Si les prix discounts font partie intégrante de l’ADN Tati, ce qui a fait d’elle une marque iconique du paysage commerçant français c’est la vente en vrac et en libre-service. Totalement innovant, cet esprit bazar, accentué par la possibilité de fouiller dans les bacs à la recherche de la bonne affaire, est plébiscité par le consommateur de l’époque.
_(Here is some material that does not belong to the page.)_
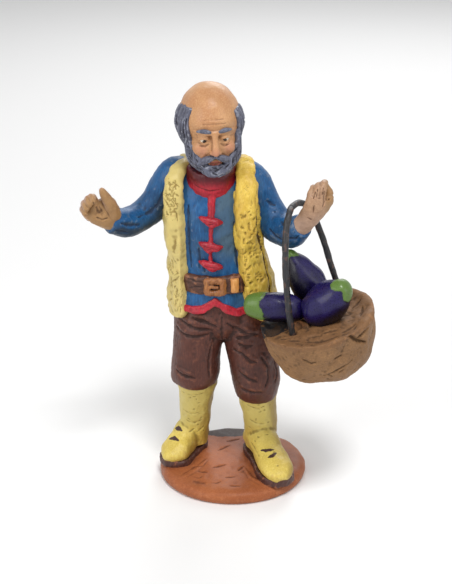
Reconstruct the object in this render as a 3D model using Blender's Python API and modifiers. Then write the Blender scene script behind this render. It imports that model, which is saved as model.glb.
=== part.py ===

L'enseigne connait un succès rapide et son magasin parisien prend de l’envergure, passant de 50m2 en 1948 à 2800m2 en 1978. C’est cette année que Tati amorce le déploiement de son réseau de magasins, avec l’ouverture de nouveaux points de vente à Paris mais également en province comme Lille et Marseille. Tati poursuit sa formidable apogée dans les années 1980, malgré le décès de son fondateur au début de la décennie.
La chute de l’empire
Les affaires se gâtent dans les années 1990. Alors dirigée par le fils cadet, l’entreprise va souffrir de mauvaises décisions stratégiques. Fortement fragilisée à la fin de la décennie, Tati va subir de plein fouet l’arrivée d’une nouvelle concurrence représentée par des enseignes comme H&M ou Zara pour le prêt-à-porter mais également des discounters comme GiFi ou Babou, sans parler des supermarchés. Tati n’a pas su anticiper l’arrivée de cette nouvelle concurrence ni l’évolution des tendances de consommation et de la ringardisation de cet esprit bazar qui a fait son succès. Pire, sur son piédestal, l’enseigne s’est lancé dans une périlleuse diversification d’activités et dans des investissements hasardeux.
Au bord de la faillite, placée en cessation de paiement en 2003, Tati est repris en 2004 par le groupe Eram. S’engage alors une profonde réorganisation, un relooking et une modernisation du concept. Le développement du réseau de magasins se poursuit également pour atteindre les 140 unités. Mais malgré ces efforts Tati ne parvient pas à redresser la barre contraignant le groupe Eram à se séparer de sa filiale Agora Distribution, aujourd’hui reprise par GPG, la maison mère de GiFi.
GiFi : l’ultime sauveur ?
A travers ce rachat, GiFi conforte son leardership sur le marché de l’équipement de la maison et de la personne à petit prix. Cette opération, réalisée à la barbe de ses principaux concurrents réunis en consortium, permet au groupe d’intégrer l’illustre enseigne Tati avec laquelle il partage de nombreux points communs.
Tout comme Tati, le succès de GiFi est avant celui d’une entreprise familiale créée de toutes pièces par un autodidacte. Fondé dans le Sud-Ouest de la France en 1981 par Philippe Ginestet, toujours à la tête de l’entreprise, GiFi est aujourd’hui un groupe d’envergure international, comptant quelque 450 implantations et employant quelque 6500 personnes. Philippe Ginestet a su faire évoluer son entreprise en intégrant les importantes métamorphoses du marché. Le groupe dispose notamment de filiales en Asie pour s’approvisionner directement auprès de ses fournisseurs sans intermédiaire. Surtout, GiFi a su adapter son concept aux nouvelles attentes des consommateurs, délaissant l’esprit bazar pour imaginer un concept de discount moderne.
La décision du tribunal de commerce de Bobigny est certes une bonne nouvelle pour GiFi mais elle implique également une lourde charge : celle de redresser les comptes de l’enseigne et de remettre le groupe dans une dynamique de croissance pérenne. La clairvoyance et l’énergie de Philippe Ginestet ainsi que sa connaissance pointue du marché sont certainement les meilleurs atouts pour permettre à GiFi de réussir là où Eram a échoué.